Während sich die ägyptischen Behörden bisher in Schweigen hüllen, schließt El-Sabbagh einen politischen Hintergrund kategorisch aus. Isa habe mit Politik nichts zu tun. „Er ist jung, in dem Alter beschäftigt man sich nicht mit Politik. Er hat sich für Fußball interessiert.“

Das Verschwindenlassen von Verdächtigen gehört unterdessen zum Standardrepertoire des Regimes von Ägyptens Präsident Abdel Fattah Al-Sisi.

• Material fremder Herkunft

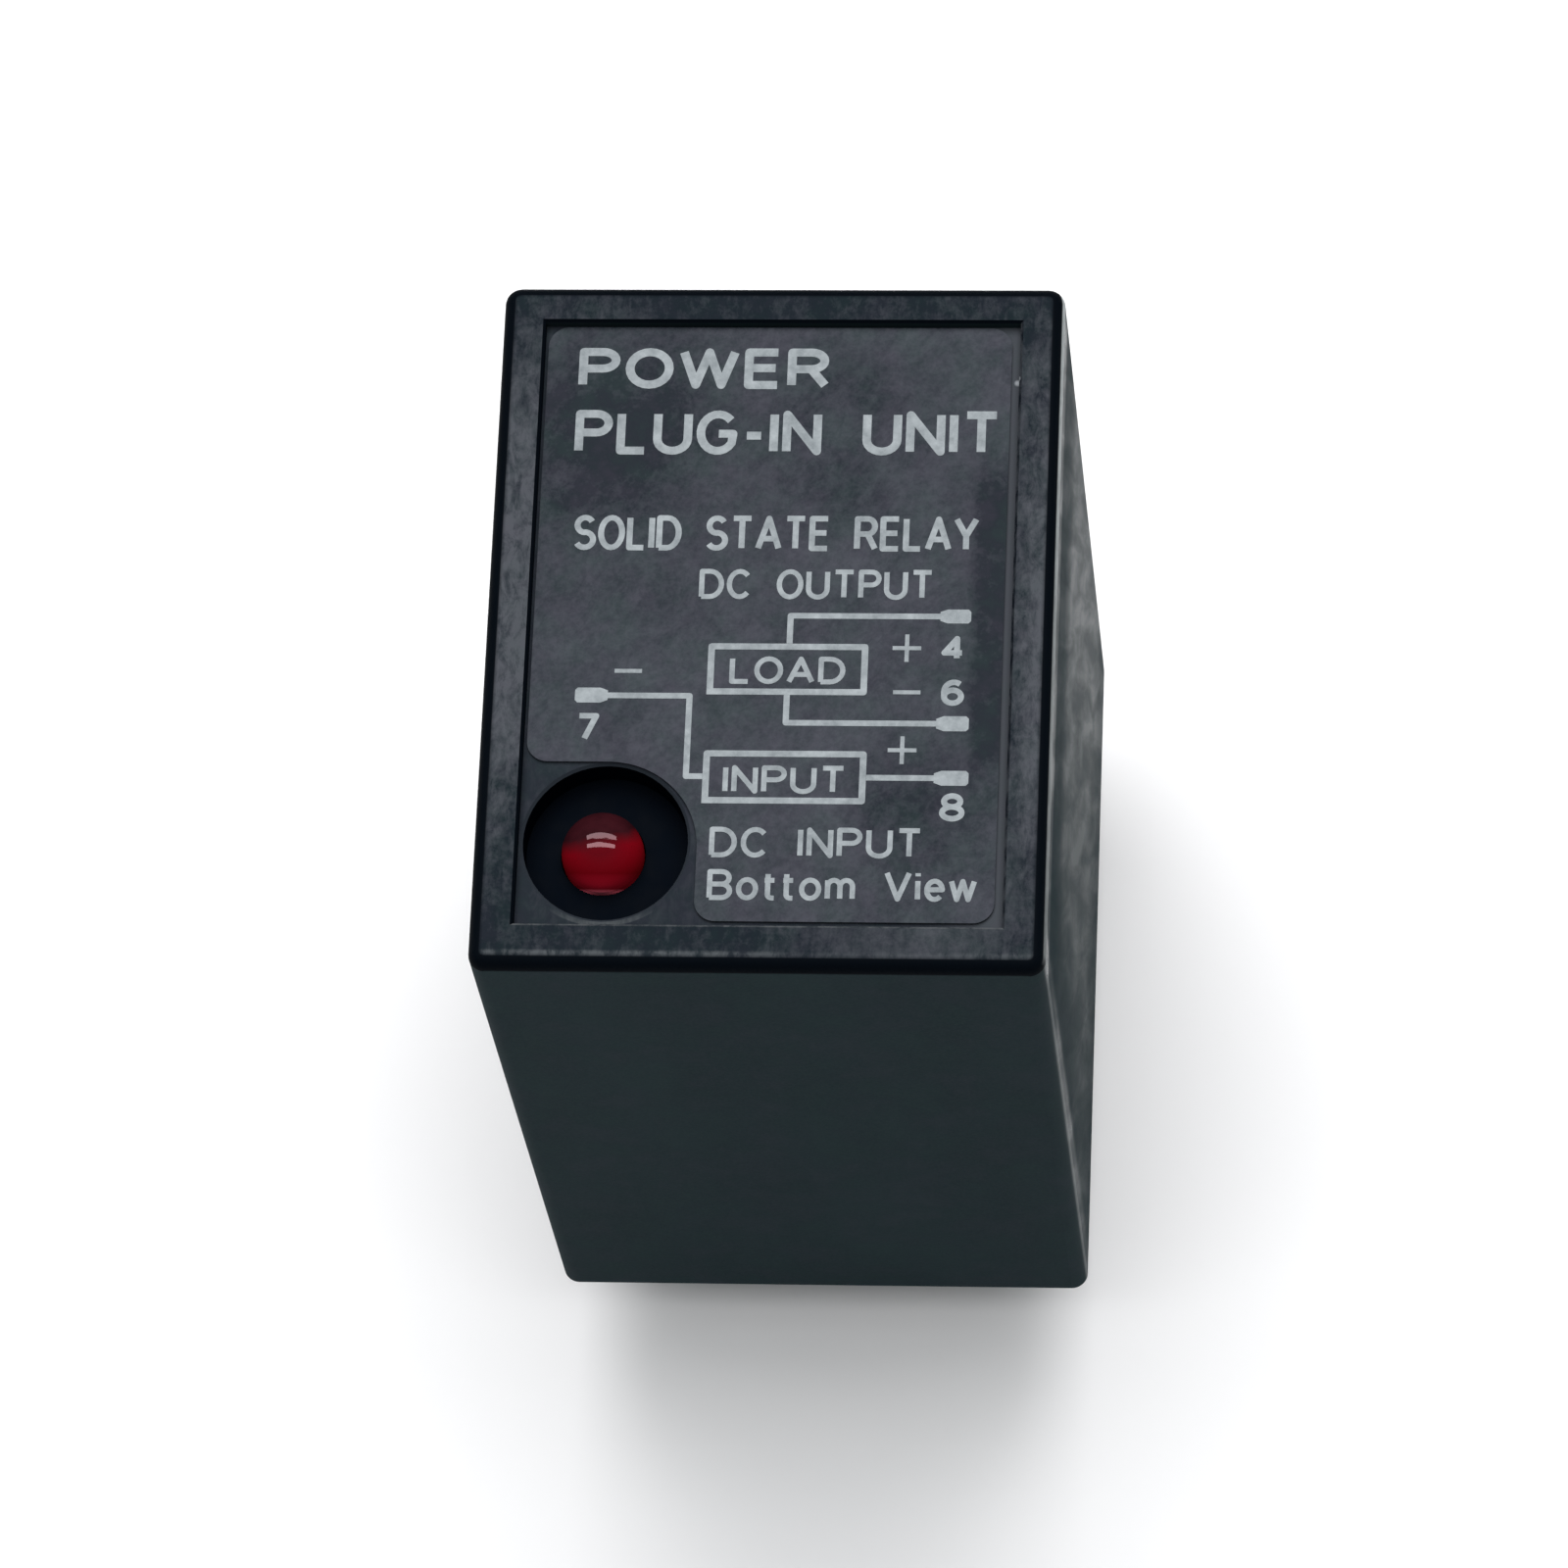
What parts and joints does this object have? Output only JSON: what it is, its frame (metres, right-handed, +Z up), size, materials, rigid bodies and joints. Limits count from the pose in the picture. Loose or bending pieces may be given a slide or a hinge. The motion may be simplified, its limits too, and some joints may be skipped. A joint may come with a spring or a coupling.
{
  "type": "solid state relay",
  "caption": "Plug-in solid state relay: black rectangular cover with a recessed top label and red lamp, over a base with flat blade terminals.",
  "frame": {"origin": "centre of the face that seats on the socket, which is the underside of the base and the lower edge of the cover", "axes": "+Z up from the socket through the label, +X to the right of the upright label across the narrow width, +Y along the length, away from the lamp end"},
  "size_m": [0.0216, 0.028, 0.0424],
  "materials": {
    "case_black": "satin",
    "base_black": "satin",
    "seal_epoxy": "gloss",
    "label_film": "satin",
    "blade_tin": "satin",
    "lead_tin": "satin",
    "wire_copper": "satin",
    "lamp_red": "gloss",
    "holder_black": "matte",
    "board_green": "satin",
    "solder": "gloss",
    "resistor_tan": "gloss",
    "diode_black": "gloss",
    "package_black": "matte",
    "capacitor_sleeve": "gloss",
    "varistor_blue": "gloss",
    "tab_nickel": "satin",
    "pad_grey": "matte",
    "screw_steel": "satin",
    "spreader_aluminium": "brushed"
  },
  "bodies": {
    "root": {"case_cover": "case_black", "terminal_base": "base_black", "seal_bead": "seal_epoxy", "label_film": "label_film", "terminal_4": "blade_tin", "terminal_6": "blade_tin", "terminal_7": "blade_tin", "terminal_8": "blade_tin", "wire_4": "wire_copper", "wire_6": "wire_copper", "wire_7": "wire_copper", "wire_8": "wire_copper", "lamp_lens": "lamp_red", "lamp_leads": "lead_tin", "lamp_holder": "holder_black", "circuit_board": "board_green", "solder_joints": "solder", "input_resistor": "resistor_tan", "lamp_resistor": "resistor_tan", "bias_resistor": "resistor_tan", "resistor_leads": "lead_tin", "protection_diode": "diode_black", "diode_leads": "lead_tin", "photocoupler": "package_black", "photocoupler_legs": "lead_tin", "filter_capacitor": "capacitor_sleeve", "capacitor_leads": "lead_tin", "driver_transistor": "package_black", "driver_legs": "lead_tin", "surge_varistor": "varistor_blue", "varistor_leads": "lead_tin", "power_transistor": "package_black", "power_tab": "tab_nickel", "power_legs": "lead_tin", "thermal_pad": "pad_grey", "tab_screw": "screw_steel", "heat_spreader": "spreader_aluminium"}
  },
  "joints": []
}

Polizei- und Geheimdienstbehörden lassen dabei nicht nur gezielt Oppositionelle, Journalisten und Menschenrechtler verschleppen, sondern auch immer wieder Menschen, die sich weder politisch geäußert noch anderweitig aufgefallen sind. Ein noch so geringer Anfangsverdacht reicht in Ägypten aus, um inhaftiert zu werden. Seit Al-Sisis faktischer Machtübernahme 2013 wurden auf diese Weise tausende Menschen verschleppt. Die meisten davon tauchten jedoch nach einigen Tagen oder Wochen in Polizeistationen, Gefängnissen oder bei Gerichtsprozessen wieder auf. Seit 2015 seien zudem mindestens zwölf Minderjährige auf diese Art und Weise verschwunden, berichtete die Menschenrechtsorganisation Amnesty International erst im Dezember. Für die Bundesregierung ist der Fall der beiden verschwundenen Deutschen derweil pikant, bildet die Bundespolizei doch im Zuge ihrer umstrittenen Migrationskooperation mit Ägypten auch die ägyptische Grenzpolizei aus – und zwar auch am Flughafen in Kairo.